To mark the occasion, I thought I would put together a list of books I’ve read by Aboriginal writers. As ever, links take you to my review in full.
‘The White Girl’ by Tony Birch (novel, 2019)
Set in the 1960s, this easy-to-read novel tells the story of Odette, an Aboriginal woman, who is trying to protect her light-skinned granddaughter from being stolen by authorities to be raised by a white family.
‘Too Afraid to Cry’ by Ali Cobby Eckermann (memoir, 2012)
A brilliantly evocative and heart-rending memoir, told in verse, by a poet of indigenous heritage who was taken from her Aboriginal family and raised by a white one.
‘Talking to My Country’ by Stan Grant (memoir, 2016)
A heartfelt and deeply personal memoir by one of Australia’s most respected journalists and broadcasters. about what it is to be an Aboriginal growing up in Australia.
‘Too Much Lip’ by Melissa Lucashenko (novel, 2018)
An award-winning brash, gritty and hard-hitting novel about an indigenous family that has been deeply traumatised by past events and is now grappling with a new challenge: saving their beloved river and Ava’s island from the local mayor’s plans to build a new prison on it.
‘Two Sisters: Ngarta and Jukuna’ by Ngarta Jinny Bent, Jukuna Mona Chuguna, Pat Lowe & Eirlys Richards (autobiography, 2016)
A gorgeous autobiography of two Aboriginal sisters, this short book is also a fascinating and eye-opening portrait of the desert people’s way of life in the 1950s and early 60s and how the coming of the vast cattle stations changed everything.
‘Taboo’ by Kim Scott (novel, 2017)
Told in the third person, but largely through the eyes of a teenage girl, this novel focuses on plans to open a modern-day Peace Park, not far from the site of a brutal massacre of Aboriginal people in the late 19th century, as a form of reconciliation.
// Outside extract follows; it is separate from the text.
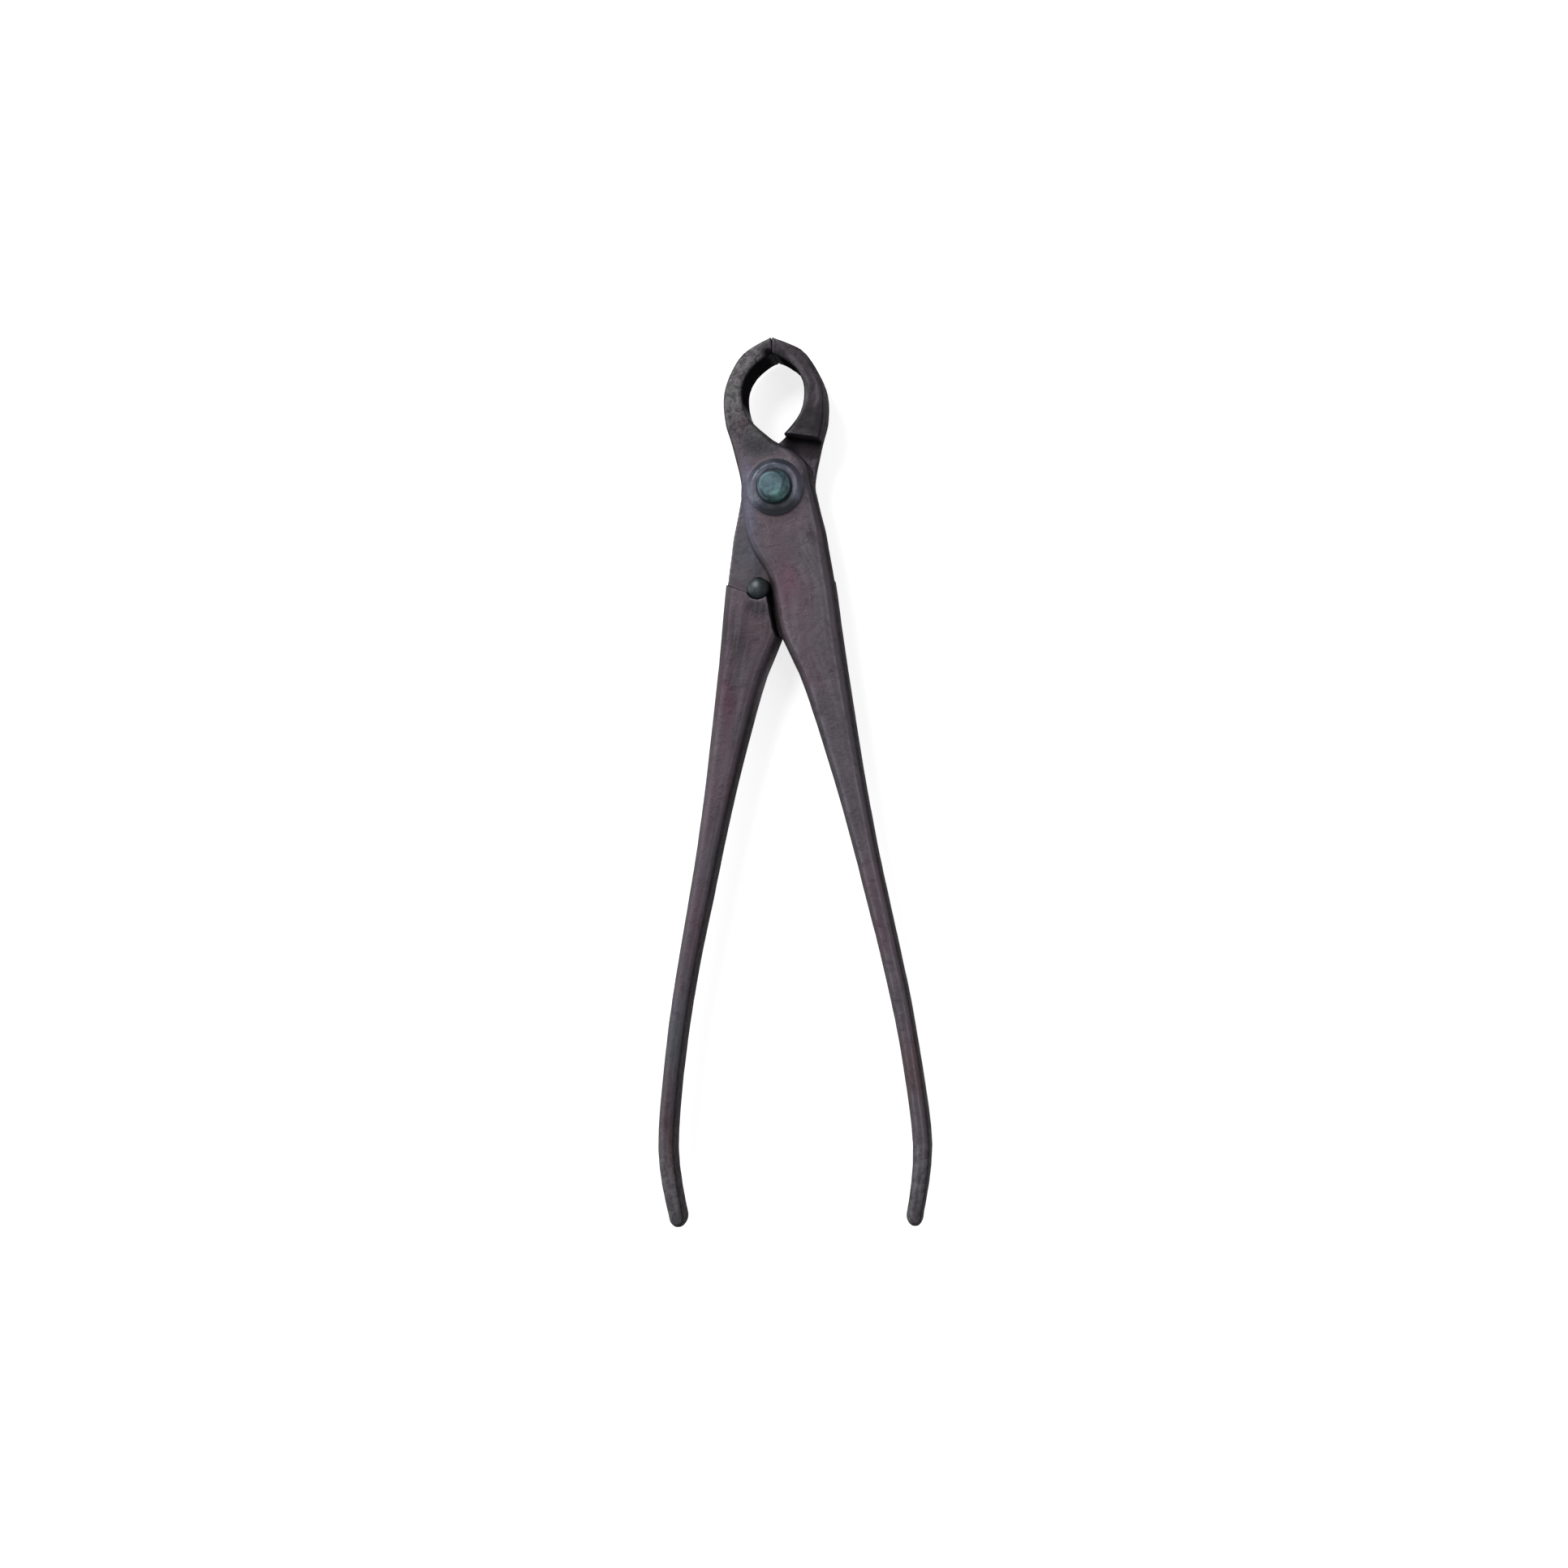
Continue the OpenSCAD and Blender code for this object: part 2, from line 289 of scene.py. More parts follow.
def blued_steel(name, blue):
    """Worn blue steel with a painted shade colour on its sides, a tint, a painted highlight, and grime with
    painted shade and shadow.
    """
    t = Tree(name)
    broad = t.noise(210, 3, 0.5)
    mid = t.noise(520, 4, 0.55, distort=0.4)
    fine = t.noise(2600, 3, 0.6)
    t.colour = t.mix(t.ramp(mid, 0.36, 0.68, 0.0, 0.7), blue["base"], blue["side"])
    t.over(t.ramp(broad, 0.42, 0.66, 0.0, 0.5), blue["worn"])
    t.over(t.ramp(fine, 0.58, 0.78, 0.0, 0.4), blue["side"])
    t.over(t.where("tint", 0.8), blue["tint"])
    t.over(t.ramp(t.attr("edge"), 0.10, 0.80, 0.0, 0.7), blue["worn"])
    # Painted highlight where the piece catches the light
    t.over(t.attr("lit"), blue["worn"])
    # Painted shade colour on the sides
    t.over(t.attr("wall"), blue["side"])
    # Grime round the foot, and painted shade and shadow where the marks put it
    t.over(t.where("grime_and_shade", t.ramp(mid, 0.30, 0.70, 1.0, 0.75)), GRIME_AND_SHADE)
    rough = t.math("ADD", t.ramp(mid, 0.30, 0.70, 0.36, 0.52), t.where("grime_and_shade", 0.3))
    normal = t.bump(fine, 0.25, 0.00005)
    normal = t.bump(mid, 0.35, 0.00014, normal)
    return t.done(rough, t.ramp(t.attr("grime_and_shade"), 0.0, 1.0, 0.8, 0.2), 0.35, normal)


# Mesh helpers

def arrays(mesh):
    """Points, normals and edges of a mesh, called co, nr and ed in what follows."""
    n = len(mesh.vertices)
    co = np.empty(n * 3, np.float32)
    mesh.vertices.foreach_get("co", co)
    nr = np.empty(n * 3, np.float32)
    mesh.vertices.foreach_get("normal", nr)
    ed = np.empty(len(mesh.edges) * 2, np.int64)
    mesh.edges.foreach_get("vertices", ed)
    return co.reshape(-1, 3).astype(float), nr.reshape(-1, 3).astype(float), ed.reshape(-1, 2)


def move_to(mesh, co):
    mesh.vertices.foreach_set("co", co.astype(np.float32).ravel())
    mesh.update()


def attribute(mesh, name, values):
    a = mesh.attributes.new(name, "FLOAT", "POINT")
    a.data.foreach_set("value", np.asarray(values, dtype=np.float32))


def spread(values, ed, times):
    """Averages a value over its neighbours a few times."""
    v = values.copy()
    for _ in range(times):
        s = v.copy()
        k = np.ones(len(v))
        np.add.at(s, ed[:, 0], v[ed[:, 1]])
        np.add.at(s, ed[:, 1], v[ed[:, 0]])
        np.add.at(k, ed[:, 0], 1)
        np.add.at(k, ed[:, 1], 1)
        v = s / k
    return v


def curvature(co, nr, ed, times):
    """Signed bend of the surface: above 0 on outer edges, below 0 in corners."""
    d = co[ed[:, 1]] - co[ed[:, 0]]
    ln = np.linalg.norm(d, axis=1) + 1e-9
    s = np.zeros(len(co))
    k = np.zeros(len(co)) + 1e-6
    np.add.at(s, ed[:, 0], -(d * nr[ed[:, 0]]).sum(1) / ln)
    np.add.at(s, ed[:, 1], (d * nr[ed[:, 1]]).sum(1) / ln)
    np.add.at(k, ed[:, 0], 1)
    np.add.at(k, ed[:, 1], 1)
    return spread(s / k, ed, times)


def facing(nr):
    """1 on surfaces that look to the front, and -1 on those that look to the back."""
    return np.where(nr[:, 2] >= 0, 1.0, -1.0)


def step(v, lo, hi):
    """Smooth change from 0 to 1 while v goes from lo to hi."""
    x = np.clip((v - lo) / (hi - lo), 0, 1)
    return x * x * (3 - 2 * x)


def bell(v, middle, width):
    return np.exp(-((v - middle) / width) ** 2)


def field(co, scale, shift):
    """Smooth noise, between about -1 and 1, at each point."""
    return np.array([noise.noise(Vector(c) * scale + Vector(shift)) for c in co])


def patches(x, y, rows):
    """Sum of soft spots, each given by its x, y, width, height and strength."""
    total = np.zeros(len(x))
    for px, py, w, h, k in rows:
        total += k * bell(x, px, w) * bell(y, py, h)
    return np.clip(total, 0, 1)


def link(ob):
    scene.collection.objects.link(ob)
    return ob


def finish_piece(ob, mat, body, node):
    mesh = ob.data
    mesh.name = ob.name
    mesh.polygons.foreach_set("use_smooth", np.ones(len(mesh.polygons), dtype=bool))
    mesh.materials.clear()
    mesh.materials.append(mat)
    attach(ob, body)
    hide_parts(node)


# Levers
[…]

‘The Yield’ by Tara June Winch (novel, 2020)
This year’s Miles Franklin winner is a multi-layered, multi-generational story that revolves around grief, loss and dispossession, but also gently examines what it is to be Aboriginal, to have a sense of identity, a true purpose and a language of one’s own.
^ NAIDOC originally stood for ‘National Aborigines and Islanders Day Observance Committee’ but it’s now just the name of the week itself. The ‘always was, always will be’ strapline refers to land – ie. that Australia always was, always will be Aboriginal land.
This post nicely ties in with Australian Literature Month hosted by Brona at Brona’s Books.